Setting $h=1$ will simplify things, and there is probably a general form for the $a_m$, but I'll stop here.

The same thing can be done for nonconsecutive values of $m$, but that is left as an exercise.

Answer 2

You have step sizes that are multiples of $h=0.1$. The function values will be given with a certain number of digits after the dot, so have an error bounded by some $\mu=10^{-d-1}$.

If you take a difference formula of order 2 for the first derivative, then the total error will have components of size $\frac{\mu}{h}$ from the truncation error propagation and $h^2$ from the difference formula. The total error is approximately the minimum of these two terms, so that the best result for minimal effort is found where these terms balance. That happens when $\mu\sim h^3\implies d=2$. If you increase the order to 3 then $\frac\mu{h}$ and $h^3$ balance for $d=3$ etc.
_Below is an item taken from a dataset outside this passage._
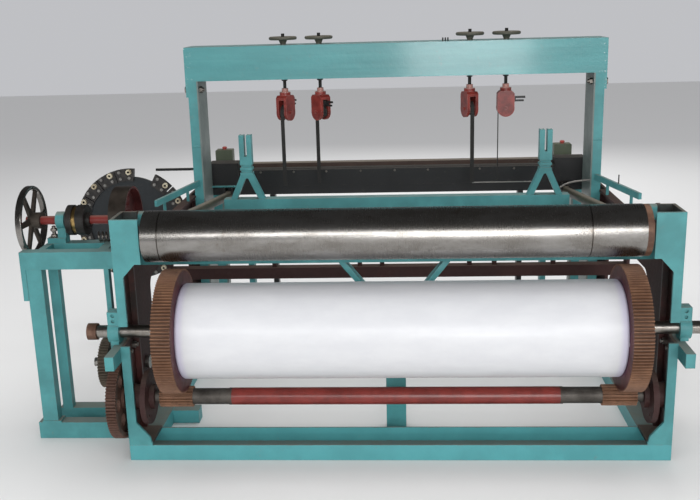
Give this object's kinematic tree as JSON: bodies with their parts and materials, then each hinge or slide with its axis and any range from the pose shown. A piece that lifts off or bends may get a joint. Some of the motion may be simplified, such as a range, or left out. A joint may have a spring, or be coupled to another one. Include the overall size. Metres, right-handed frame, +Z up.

For the second derivative you similarly get an error of $\frac\mu{h^2}$ for the propagated truncation error and $h^p$ for the method, balancing for $p+2=d+1$.

In summary this means that the choice of the difference formula depends also on the quality of the input values.